Mrs. Bucka made the cookies for her class and handed out the recipe. I made them with my daughters for years; the cookies were buttery, sweet and melt-in-your-mouth delicious.
They became my oldest daughter’s signature dish. She made them for high school parties and college feasts. She is, to put it gently, not in her element in the kitchen. But her cookies are always an incomparable, can’t-miss, holiday potluck hit.
So on the afternoon of Christmas Eve, I could feel a crisis brewing when my daughter — home for the weekend — searched my overflowing, out-of-order recipe box and couldn’t find either the ancient original or the copy we made years ago for safekeeping.
I can’t believe you lost it! she kept yelling. I can’t believe you don’t have your own copy! I yelled back, embarrassed by the chaos of my culinary bin. Insults flew, tears were shed. Emotions were in overdrive. She was due at a Christmas potluck in hours and there was nothing like Mrs. Bucka’s cookies to be found on the Internet.

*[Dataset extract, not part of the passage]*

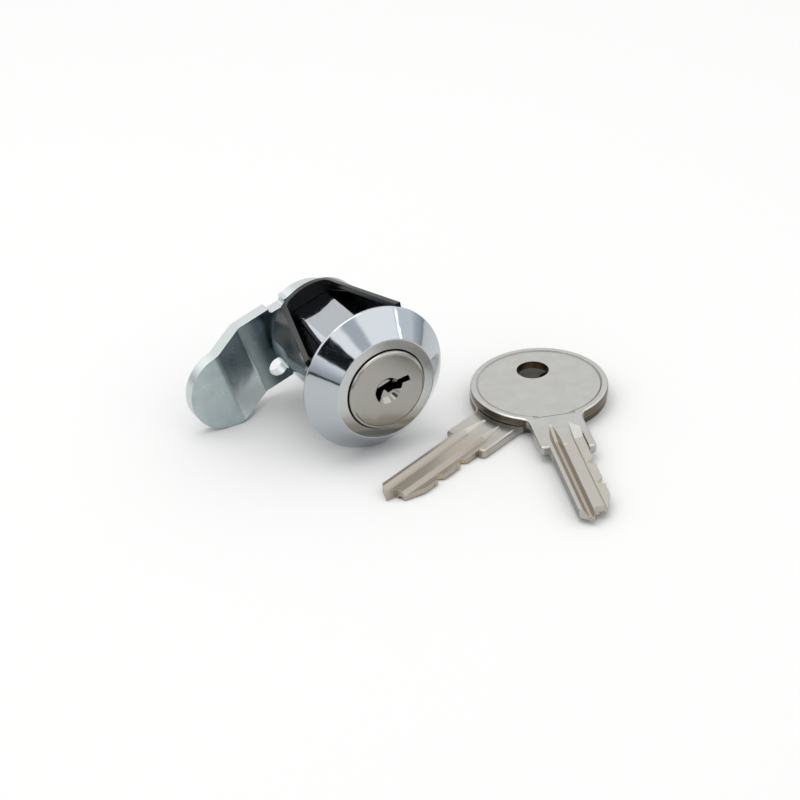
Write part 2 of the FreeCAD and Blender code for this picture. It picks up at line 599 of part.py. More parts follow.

I searched my inbox, vaguely remembering some long-ago email correspondence. And there, like a shining star on a pitch-black night, was her kindergarten teacher’s email address.
“DESPERATE PLEA” I wrote in the subject line. “THIS IS A CATASTROPHE OF IMMENSE PROPORTIONS.” I begged for that old cookie recipe. Then I retired to the kitchen to search my piles for a second-best alternative.
What are the odds, I figured, that a retired teacher we hadn’t talked to in 20 years would check her email at 5 p.m. on Christmas Eve?
Five minutes later, she’d emailed back and the recipe was printing out.
Who says there’s no Santa Claus?
And now I’m bound to keep a promise. My New Year’s resolution is to organize that recipe box.